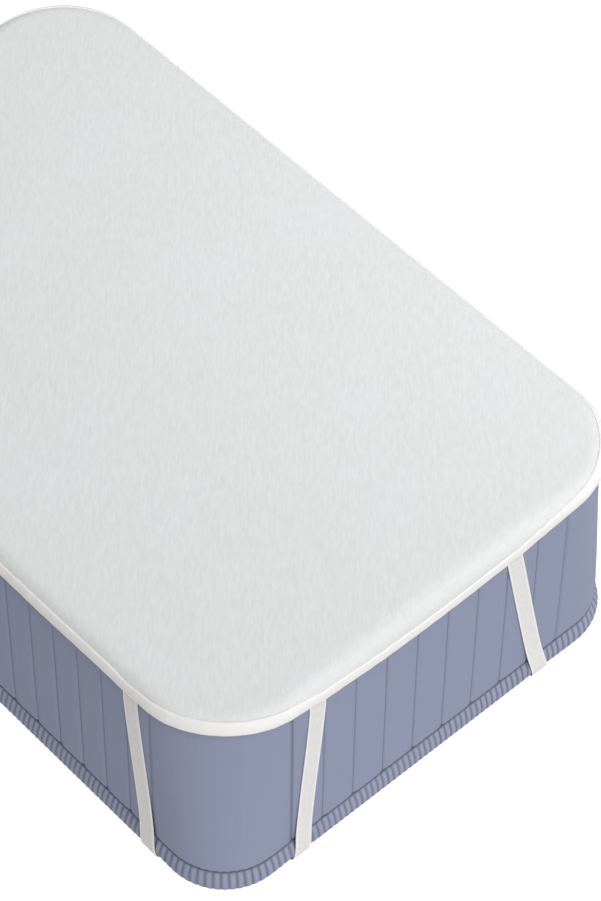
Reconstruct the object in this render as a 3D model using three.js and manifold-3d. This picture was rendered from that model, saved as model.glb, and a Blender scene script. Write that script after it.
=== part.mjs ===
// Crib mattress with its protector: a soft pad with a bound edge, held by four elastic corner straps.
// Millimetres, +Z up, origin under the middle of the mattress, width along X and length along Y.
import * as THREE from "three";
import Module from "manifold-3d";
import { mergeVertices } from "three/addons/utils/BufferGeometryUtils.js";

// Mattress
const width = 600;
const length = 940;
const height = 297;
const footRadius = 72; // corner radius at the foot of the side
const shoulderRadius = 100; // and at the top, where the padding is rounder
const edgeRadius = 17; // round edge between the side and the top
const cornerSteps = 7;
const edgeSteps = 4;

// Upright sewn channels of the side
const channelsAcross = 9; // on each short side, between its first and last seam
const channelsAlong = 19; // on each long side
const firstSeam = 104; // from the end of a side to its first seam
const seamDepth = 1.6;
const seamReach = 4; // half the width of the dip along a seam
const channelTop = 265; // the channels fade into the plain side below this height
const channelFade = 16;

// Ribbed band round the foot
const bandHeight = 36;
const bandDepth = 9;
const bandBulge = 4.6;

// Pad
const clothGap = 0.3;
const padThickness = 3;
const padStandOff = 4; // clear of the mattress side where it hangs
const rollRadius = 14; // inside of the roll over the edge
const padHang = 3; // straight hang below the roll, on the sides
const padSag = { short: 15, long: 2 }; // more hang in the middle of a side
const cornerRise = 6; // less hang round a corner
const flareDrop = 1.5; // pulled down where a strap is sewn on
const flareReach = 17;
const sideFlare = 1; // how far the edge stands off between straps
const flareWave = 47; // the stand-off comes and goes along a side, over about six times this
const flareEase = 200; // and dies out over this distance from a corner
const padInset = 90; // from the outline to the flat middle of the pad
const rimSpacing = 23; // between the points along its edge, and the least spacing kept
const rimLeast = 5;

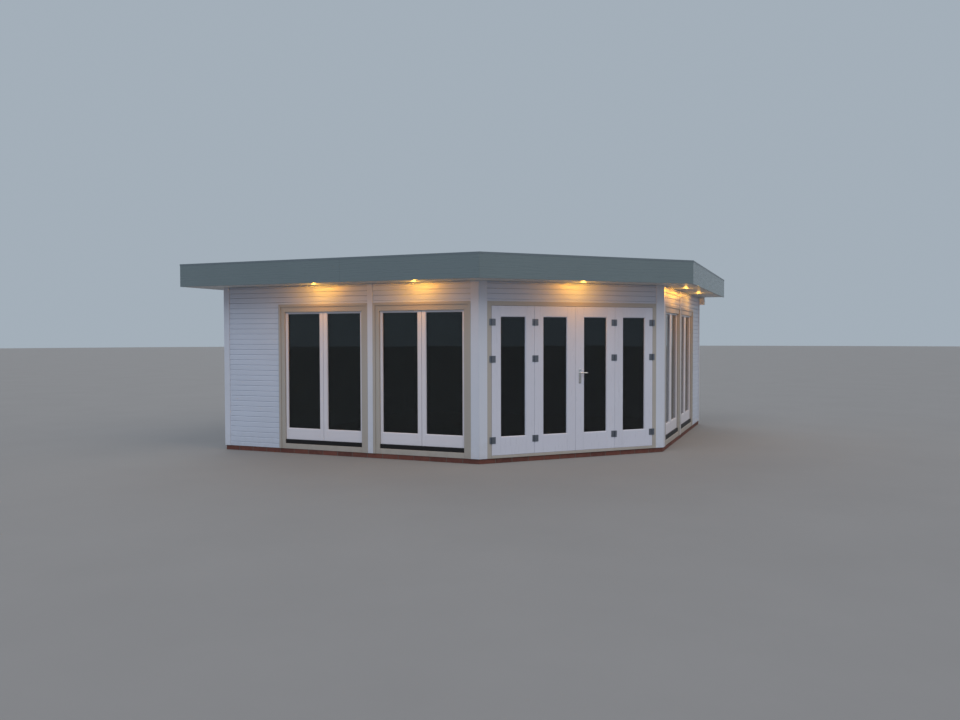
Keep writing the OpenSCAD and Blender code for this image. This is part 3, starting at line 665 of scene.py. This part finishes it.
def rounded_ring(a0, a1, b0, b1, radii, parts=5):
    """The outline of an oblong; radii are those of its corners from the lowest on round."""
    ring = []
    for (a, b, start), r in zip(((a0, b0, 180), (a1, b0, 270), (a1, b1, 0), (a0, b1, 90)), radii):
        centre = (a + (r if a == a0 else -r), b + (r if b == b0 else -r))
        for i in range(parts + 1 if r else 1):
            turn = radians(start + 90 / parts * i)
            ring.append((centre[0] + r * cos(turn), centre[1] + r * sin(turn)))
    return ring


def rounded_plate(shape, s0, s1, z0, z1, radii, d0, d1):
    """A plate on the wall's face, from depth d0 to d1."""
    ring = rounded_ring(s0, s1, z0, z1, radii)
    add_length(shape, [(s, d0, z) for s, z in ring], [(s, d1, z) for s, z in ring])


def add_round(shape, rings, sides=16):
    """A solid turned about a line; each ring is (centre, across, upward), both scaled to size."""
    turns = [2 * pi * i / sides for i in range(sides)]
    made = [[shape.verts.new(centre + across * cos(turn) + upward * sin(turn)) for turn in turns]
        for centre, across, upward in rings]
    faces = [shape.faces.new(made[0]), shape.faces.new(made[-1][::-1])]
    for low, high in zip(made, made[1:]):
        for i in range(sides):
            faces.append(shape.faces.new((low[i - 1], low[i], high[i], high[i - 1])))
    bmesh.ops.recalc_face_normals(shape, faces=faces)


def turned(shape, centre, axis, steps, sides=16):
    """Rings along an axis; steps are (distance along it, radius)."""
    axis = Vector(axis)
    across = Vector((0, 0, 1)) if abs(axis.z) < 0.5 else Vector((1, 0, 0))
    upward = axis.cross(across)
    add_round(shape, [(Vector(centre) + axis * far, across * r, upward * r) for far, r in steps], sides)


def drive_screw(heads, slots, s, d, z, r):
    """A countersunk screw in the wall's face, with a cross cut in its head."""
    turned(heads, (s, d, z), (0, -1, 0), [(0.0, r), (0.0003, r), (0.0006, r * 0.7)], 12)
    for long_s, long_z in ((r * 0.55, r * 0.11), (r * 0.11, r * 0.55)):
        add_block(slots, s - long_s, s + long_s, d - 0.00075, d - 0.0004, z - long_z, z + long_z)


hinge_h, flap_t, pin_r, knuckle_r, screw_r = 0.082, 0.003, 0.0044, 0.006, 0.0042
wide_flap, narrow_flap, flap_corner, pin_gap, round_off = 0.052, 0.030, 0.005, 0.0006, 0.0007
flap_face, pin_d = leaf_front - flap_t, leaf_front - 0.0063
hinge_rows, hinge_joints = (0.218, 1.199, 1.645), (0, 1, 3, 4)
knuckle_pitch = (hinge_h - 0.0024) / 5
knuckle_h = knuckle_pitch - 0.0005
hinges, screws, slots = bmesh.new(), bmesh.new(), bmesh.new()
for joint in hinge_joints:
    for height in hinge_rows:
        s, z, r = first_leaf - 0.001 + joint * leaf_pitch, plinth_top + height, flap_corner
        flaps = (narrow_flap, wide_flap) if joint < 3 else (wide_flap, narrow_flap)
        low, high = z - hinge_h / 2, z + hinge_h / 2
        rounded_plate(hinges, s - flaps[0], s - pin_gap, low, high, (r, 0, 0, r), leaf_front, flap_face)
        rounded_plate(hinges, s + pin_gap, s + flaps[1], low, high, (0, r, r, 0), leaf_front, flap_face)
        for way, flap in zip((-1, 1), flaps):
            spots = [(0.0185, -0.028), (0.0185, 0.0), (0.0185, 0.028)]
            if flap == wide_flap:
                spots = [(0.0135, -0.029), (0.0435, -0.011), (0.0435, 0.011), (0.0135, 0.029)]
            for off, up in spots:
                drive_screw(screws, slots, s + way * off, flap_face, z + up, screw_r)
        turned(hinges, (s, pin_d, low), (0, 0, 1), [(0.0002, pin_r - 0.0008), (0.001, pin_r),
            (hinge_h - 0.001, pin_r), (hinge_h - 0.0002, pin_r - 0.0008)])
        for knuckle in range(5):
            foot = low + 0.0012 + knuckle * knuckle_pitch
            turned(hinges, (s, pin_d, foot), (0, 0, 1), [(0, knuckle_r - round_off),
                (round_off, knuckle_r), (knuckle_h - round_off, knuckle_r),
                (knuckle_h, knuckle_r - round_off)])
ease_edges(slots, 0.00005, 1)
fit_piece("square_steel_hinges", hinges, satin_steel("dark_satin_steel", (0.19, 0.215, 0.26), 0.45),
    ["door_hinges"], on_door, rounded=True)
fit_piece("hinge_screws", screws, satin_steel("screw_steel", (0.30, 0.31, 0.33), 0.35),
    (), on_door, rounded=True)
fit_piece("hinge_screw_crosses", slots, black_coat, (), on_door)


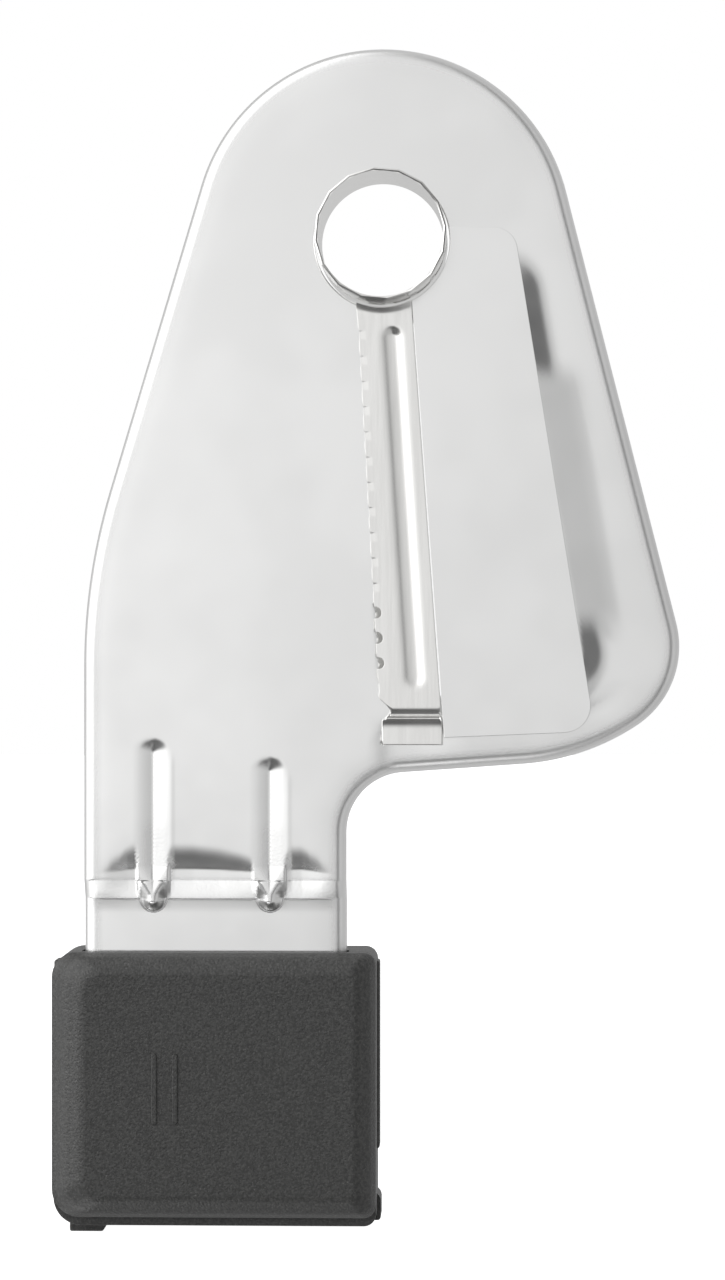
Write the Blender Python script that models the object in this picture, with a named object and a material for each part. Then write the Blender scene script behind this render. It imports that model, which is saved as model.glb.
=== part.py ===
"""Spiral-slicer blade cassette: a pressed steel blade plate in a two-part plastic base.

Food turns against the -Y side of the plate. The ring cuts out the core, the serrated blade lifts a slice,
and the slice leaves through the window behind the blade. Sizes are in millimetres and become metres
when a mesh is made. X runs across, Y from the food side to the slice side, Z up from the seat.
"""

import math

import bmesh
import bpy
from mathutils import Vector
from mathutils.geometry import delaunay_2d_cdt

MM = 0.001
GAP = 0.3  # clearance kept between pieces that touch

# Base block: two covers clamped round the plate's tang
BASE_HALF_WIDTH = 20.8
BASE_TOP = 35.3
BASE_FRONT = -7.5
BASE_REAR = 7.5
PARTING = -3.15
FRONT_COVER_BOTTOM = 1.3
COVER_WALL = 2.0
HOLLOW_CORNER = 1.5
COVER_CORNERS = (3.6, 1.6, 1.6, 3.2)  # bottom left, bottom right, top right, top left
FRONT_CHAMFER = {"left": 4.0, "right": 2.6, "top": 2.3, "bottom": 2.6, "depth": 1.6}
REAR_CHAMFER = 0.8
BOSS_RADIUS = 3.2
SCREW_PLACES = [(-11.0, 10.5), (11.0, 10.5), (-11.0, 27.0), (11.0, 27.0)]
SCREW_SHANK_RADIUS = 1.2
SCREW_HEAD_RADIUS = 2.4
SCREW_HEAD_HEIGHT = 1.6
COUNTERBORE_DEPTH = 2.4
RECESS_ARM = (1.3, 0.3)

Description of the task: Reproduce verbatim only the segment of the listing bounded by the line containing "Keep writing the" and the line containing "bmesh.ops.recalc_face_normals(shape, faces=faces)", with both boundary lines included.

Answer to this problem:
Keep writing the OpenSCAD and Blender code for this image. This is part 3, starting at line 665 of scene.py. This part finishes it.
def rounded_ring(a0, a1, b0, b1, radii, parts=5):
    """The outline of an oblong; radii are those of its corners from the lowest on round."""
    ring = []
    for (a, b, start), r in zip(((a0, b0, 180), (a1, b0, 270), (a1, b1, 0), (a0, b1, 90)), radii):
        centre = (a + (r if a == a0 else -r), b + (r if b == b0 else -r))
        for i in range(parts + 1 if r else 1):
            turn = radians(start + 90 / parts * i)
            ring.append((centre[0] + r * cos(turn), centre[1] + r * sin(turn)))
    return ring


def rounded_plate(shape, s0, s1, z0, z1, radii, d0, d1):
    """A plate on the wall's face, from depth d0 to d1."""
    ring = rounded_ring(s0, s1, z0, z1, radii)
    add_length(shape, [(s, d0, z) for s, z in ring], [(s, d1, z) for s, z in ring])


def add_round(shape, rings, sides=16):
    """A solid turned about a line; each ring is (centre, across, upward), both scaled to size."""
    turns = [2 * pi * i / sides for i in range(sides)]
    made = [[shape.verts.new(centre + across * cos(turn) + upward * sin(turn)) for turn in turns]
        for centre, across, upward in rings]
    faces = [shape.faces.new(made[0]), shape.faces.new(made[-1][::-1])]
    for low, high in zip(made, made[1:]):
        for i in range(sides):
            faces.append(shape.faces.new((low[i - 1], low[i], high[i], high[i - 1])))
    bmesh.ops.recalc_face_normals(shape, faces=faces)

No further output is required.